What you are asked to do: Extract every line of the material below and reproduce it faithfully.

Items:

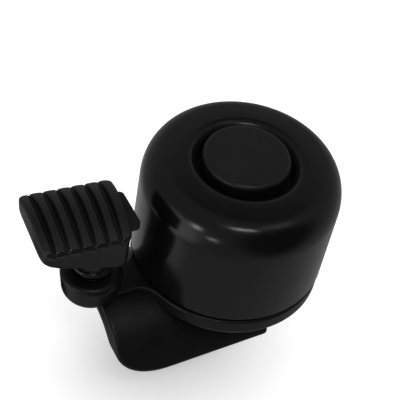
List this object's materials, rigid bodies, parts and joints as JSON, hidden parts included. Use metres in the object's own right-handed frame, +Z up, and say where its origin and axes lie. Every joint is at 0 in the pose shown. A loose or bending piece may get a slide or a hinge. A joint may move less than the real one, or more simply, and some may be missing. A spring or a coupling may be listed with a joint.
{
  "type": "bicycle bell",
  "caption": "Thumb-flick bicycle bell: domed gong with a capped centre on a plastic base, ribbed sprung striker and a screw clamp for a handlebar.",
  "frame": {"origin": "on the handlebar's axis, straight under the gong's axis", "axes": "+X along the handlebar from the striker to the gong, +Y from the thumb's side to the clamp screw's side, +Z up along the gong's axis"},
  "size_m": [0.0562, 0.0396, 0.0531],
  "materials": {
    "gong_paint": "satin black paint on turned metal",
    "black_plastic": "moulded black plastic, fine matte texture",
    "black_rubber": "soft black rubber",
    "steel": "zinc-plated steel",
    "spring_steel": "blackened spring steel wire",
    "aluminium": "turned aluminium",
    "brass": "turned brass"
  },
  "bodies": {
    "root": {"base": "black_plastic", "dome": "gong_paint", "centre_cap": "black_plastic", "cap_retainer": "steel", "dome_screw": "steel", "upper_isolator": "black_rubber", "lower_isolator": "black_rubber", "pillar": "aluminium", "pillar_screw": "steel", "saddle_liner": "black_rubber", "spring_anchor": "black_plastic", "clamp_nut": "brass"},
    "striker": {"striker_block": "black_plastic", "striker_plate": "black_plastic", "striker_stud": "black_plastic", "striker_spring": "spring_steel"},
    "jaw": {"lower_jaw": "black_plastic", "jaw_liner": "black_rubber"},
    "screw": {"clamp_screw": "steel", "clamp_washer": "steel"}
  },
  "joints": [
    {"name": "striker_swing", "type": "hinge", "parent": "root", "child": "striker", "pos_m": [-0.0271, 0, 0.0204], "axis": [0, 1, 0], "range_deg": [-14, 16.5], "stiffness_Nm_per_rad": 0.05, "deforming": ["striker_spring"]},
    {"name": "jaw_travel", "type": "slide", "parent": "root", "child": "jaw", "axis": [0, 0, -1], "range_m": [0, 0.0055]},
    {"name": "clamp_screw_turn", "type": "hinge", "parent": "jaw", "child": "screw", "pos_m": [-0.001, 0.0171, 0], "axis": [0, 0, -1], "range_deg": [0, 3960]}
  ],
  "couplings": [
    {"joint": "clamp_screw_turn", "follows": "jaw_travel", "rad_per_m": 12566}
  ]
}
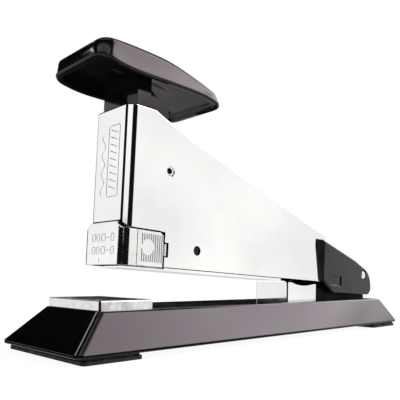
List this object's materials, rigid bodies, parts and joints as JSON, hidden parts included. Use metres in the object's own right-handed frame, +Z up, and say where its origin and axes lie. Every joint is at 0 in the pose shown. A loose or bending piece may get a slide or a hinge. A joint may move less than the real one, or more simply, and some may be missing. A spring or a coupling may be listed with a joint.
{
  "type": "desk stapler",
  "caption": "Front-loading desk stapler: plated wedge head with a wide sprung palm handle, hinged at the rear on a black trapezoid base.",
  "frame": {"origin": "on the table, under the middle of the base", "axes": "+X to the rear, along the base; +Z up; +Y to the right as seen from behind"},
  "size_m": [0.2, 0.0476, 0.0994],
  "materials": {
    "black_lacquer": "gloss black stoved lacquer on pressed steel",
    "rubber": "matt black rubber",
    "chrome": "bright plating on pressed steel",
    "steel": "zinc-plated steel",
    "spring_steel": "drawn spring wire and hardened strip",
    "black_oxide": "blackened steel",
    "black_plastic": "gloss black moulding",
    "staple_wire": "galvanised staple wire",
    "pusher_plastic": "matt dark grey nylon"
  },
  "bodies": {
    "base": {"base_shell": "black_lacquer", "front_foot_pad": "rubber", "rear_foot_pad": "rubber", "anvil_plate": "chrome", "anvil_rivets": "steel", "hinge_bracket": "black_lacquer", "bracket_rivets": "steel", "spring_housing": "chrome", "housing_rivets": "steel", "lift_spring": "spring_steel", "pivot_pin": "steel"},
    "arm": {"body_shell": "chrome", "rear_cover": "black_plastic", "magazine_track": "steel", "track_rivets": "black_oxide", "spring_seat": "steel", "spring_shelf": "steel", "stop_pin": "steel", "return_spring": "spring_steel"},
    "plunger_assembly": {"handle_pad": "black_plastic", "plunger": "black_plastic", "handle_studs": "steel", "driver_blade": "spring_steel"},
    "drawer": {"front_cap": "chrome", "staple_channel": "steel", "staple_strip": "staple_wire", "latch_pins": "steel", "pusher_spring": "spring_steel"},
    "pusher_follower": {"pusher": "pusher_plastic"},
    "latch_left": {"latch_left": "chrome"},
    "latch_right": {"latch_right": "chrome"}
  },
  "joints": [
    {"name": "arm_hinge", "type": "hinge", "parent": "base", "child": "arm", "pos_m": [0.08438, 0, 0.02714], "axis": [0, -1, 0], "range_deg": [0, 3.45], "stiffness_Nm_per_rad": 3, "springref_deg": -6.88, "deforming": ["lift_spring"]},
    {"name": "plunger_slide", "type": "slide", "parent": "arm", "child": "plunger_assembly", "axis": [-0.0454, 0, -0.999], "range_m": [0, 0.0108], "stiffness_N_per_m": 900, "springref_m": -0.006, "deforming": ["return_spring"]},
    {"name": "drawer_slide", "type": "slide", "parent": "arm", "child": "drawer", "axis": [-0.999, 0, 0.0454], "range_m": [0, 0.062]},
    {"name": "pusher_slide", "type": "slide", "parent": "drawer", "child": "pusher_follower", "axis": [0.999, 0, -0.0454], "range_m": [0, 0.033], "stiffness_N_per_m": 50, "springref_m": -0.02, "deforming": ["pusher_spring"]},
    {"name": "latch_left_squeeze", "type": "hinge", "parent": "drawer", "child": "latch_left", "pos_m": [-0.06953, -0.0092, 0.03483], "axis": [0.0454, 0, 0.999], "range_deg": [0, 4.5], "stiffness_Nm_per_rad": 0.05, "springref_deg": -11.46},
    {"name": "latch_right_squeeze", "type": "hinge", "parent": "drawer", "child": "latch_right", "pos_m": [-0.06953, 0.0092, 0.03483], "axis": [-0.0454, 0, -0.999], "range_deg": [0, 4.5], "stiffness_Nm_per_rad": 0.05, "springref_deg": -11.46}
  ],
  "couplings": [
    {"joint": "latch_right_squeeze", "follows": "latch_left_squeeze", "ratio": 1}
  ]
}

Output of the exercise:
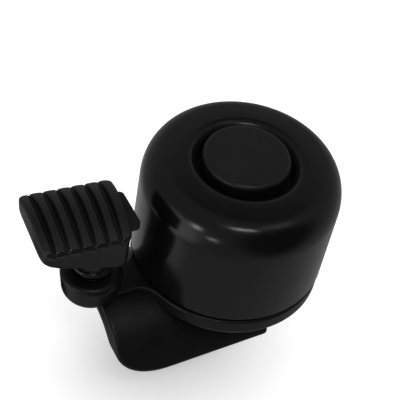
List this object's materials, rigid bodies, parts and joints as JSON, hidden parts included. Use metres in the object's own right-handed frame, +Z up, and say where its origin and axes lie. Every joint is at 0 in the pose shown. A loose or bending piece may get a slide or a hinge. A joint may move less than the real one, or more simply, and some may be missing. A spring or a coupling may be listed with a joint.
{
  "type": "bicycle bell",
  "caption": "Thumb-flick bicycle bell: domed gong with a capped centre on a plastic base, ribbed sprung striker and a screw clamp for a handlebar.",
  "frame": {"origin": "on the handlebar's axis, straight under the gong's axis", "axes": "+X along the handlebar from the striker to the gong, +Y from the thumb's side to the clamp screw's side, +Z up along the gong's axis"},
  "size_m": [0.0562, 0.0396, 0.0531],
  "materials": {
    "gong_paint": "satin black paint on turned metal",
    "black_plastic": "moulded black plastic, fine matte texture",
    "black_rubber": "soft black rubber",
    "steel": "zinc-plated steel",
    "spring_steel": "blackened spring steel wire",
    "aluminium": "turned aluminium",
    "brass": "turned brass"
  },
  "bodies": {
    "root": {"base": "black_plastic", "dome": "gong_paint", "centre_cap": "black_plastic", "cap_retainer": "steel", "dome_screw": "steel", "upper_isolator": "black_rubber", "lower_isolator": "black_rubber", "pillar": "aluminium", "pillar_screw": "steel", "saddle_liner": "black_rubber", "spring_anchor": "black_plastic", "clamp_nut": "brass"},
    "striker": {"striker_block": "black_plastic", "striker_plate": "black_plastic", "striker_stud": "black_plastic", "striker_spring": "spring_steel"},
    "jaw": {"lower_jaw": "black_plastic", "jaw_liner": "black_rubber"},
    "screw": {"clamp_screw": "steel", "clamp_washer": "steel"}
  },
  "joints": [
    {"name": "striker_swing", "type": "hinge", "parent": "root", "child": "striker", "pos_m": [-0.0271, 0, 0.0204], "axis": [0, 1, 0], "range_deg": [-14, 16.5], "stiffness_Nm_per_rad": 0.05, "deforming": ["striker_spring"]},
    {"name": "jaw_travel", "type": "slide", "parent": "root", "child": "jaw", "axis": [0, 0, -1], "range_m": [0, 0.0055]},
    {"name": "clamp_screw_turn", "type": "hinge", "parent": "jaw", "child": "screw", "pos_m": [-0.001, 0.0171, 0], "axis": [0, 0, -1], "range_deg": [0, 3960]}
  ],
  "couplings": [
    {"joint": "clamp_screw_turn", "follows": "jaw_travel", "rad_per_m": 12566}
  ]
}
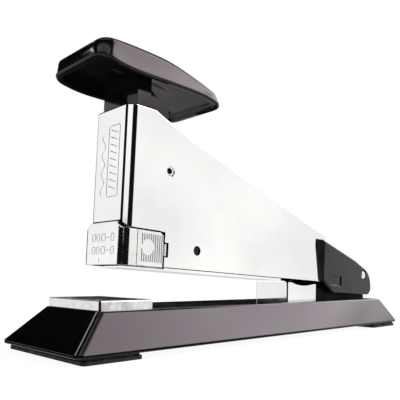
List this object's materials, rigid bodies, parts and joints as JSON, hidden parts included. Use metres in the object's own right-handed frame, +Z up, and say where its origin and axes lie. Every joint is at 0 in the pose shown. A loose or bending piece may get a slide or a hinge. A joint may move less than the real one, or more simply, and some may be missing. A spring or a coupling may be listed with a joint.
{
  "type": "desk stapler",
  "caption": "Front-loading desk stapler: plated wedge head with a wide sprung palm handle, hinged at the rear on a black trapezoid base.",
  "frame": {"origin": "on the table, under the middle of the base", "axes": "+X to the rear, along the base; +Z up; +Y to the right as seen from behind"},
  "size_m": [0.2, 0.0476, 0.0994],
  "materials": {
    "black_lacquer": "gloss black stoved lacquer on pressed steel",
    "rubber": "matt black rubber",
    "chrome": "bright plating on pressed steel",
    "steel": "zinc-plated steel",
    "spring_steel": "drawn spring wire and hardened strip",
    "black_oxide": "blackened steel",
    "black_plastic": "gloss black moulding",
    "staple_wire": "galvanised staple wire",
    "pusher_plastic": "matt dark grey nylon"
  },
  "bodies": {
    "base": {"base_shell": "black_lacquer", "front_foot_pad": "rubber", "rear_foot_pad": "rubber", "anvil_plate": "chrome", "anvil_rivets": "steel", "hinge_bracket": "black_lacquer", "bracket_rivets": "steel", "spring_housing": "chrome", "housing_rivets": "steel", "lift_spring": "spring_steel", "pivot_pin": "steel"},
    "arm": {"body_shell": "chrome", "rear_cover": "black_plastic", "magazine_track": "steel", "track_rivets": "black_oxide", "spring_seat": "steel", "spring_shelf": "steel", "stop_pin": "steel", "return_spring": "spring_steel"},
    "plunger_assembly": {"handle_pad": "black_plastic", "plunger": "black_plastic", "handle_studs": "steel", "driver_blade": "spring_steel"},
    "drawer": {"front_cap": "chrome", "staple_channel": "steel", "staple_strip": "staple_wire", "latch_pins": "steel", "pusher_spring": "spring_steel"},
    "pusher_follower": {"pusher": "pusher_plastic"},
    "latch_left": {"latch_left": "chrome"},
    "latch_right": {"latch_right": "chrome"}
  },
  "joints": [
    {"name": "arm_hinge", "type": "hinge", "parent": "base", "child": "arm", "pos_m": [0.08438, 0, 0.02714], "axis": [0, -1, 0], "range_deg": [0, 3.45], "stiffness_Nm_per_rad": 3, "springref_deg": -6.88, "deforming": ["lift_spring"]},
    {"name": "plunger_slide", "type": "slide", "parent": "arm", "child": "plunger_assembly", "axis": [-0.0454, 0, -0.999], "range_m": [0, 0.0108], "stiffness_N_per_m": 900, "springref_m": -0.006, "deforming": ["return_spring"]},
    {"name": "drawer_slide", "type": "slide", "parent": "arm", "child": "drawer", "axis": [-0.999, 0, 0.0454], "range_m": [0, 0.062]},
    {"name": "pusher_slide", "type": "slide", "parent": "drawer", "child": "pusher_follower", "axis": [0.999, 0, -0.0454], "range_m": [0, 0.033], "stiffness_N_per_m": 50, "springref_m": -0.02, "deforming": ["pusher_spring"]},
    {"name": "latch_left_squeeze", "type": "hinge", "parent": "drawer", "child": "latch_left", "pos_m": [-0.06953, -0.0092, 0.03483], "axis": [0.0454, 0, 0.999], "range_deg": [0, 4.5], "stiffness_Nm_per_rad": 0.05, "springref_deg": -11.46},
    {"name": "latch_right_squeeze", "type": "hinge", "parent": "drawer", "child": "latch_right", "pos_m": [-0.06953, 0.0092, 0.03483], "axis": [-0.0454, 0, -0.999], "range_deg": [0, 4.5], "stiffness_Nm_per_rad": 0.05, "springref_deg": -11.46}
  ],
  "couplings": [
    {"joint": "latch_right_squeeze", "follows": "latch_left_squeeze", "ratio": 1}
  ]
}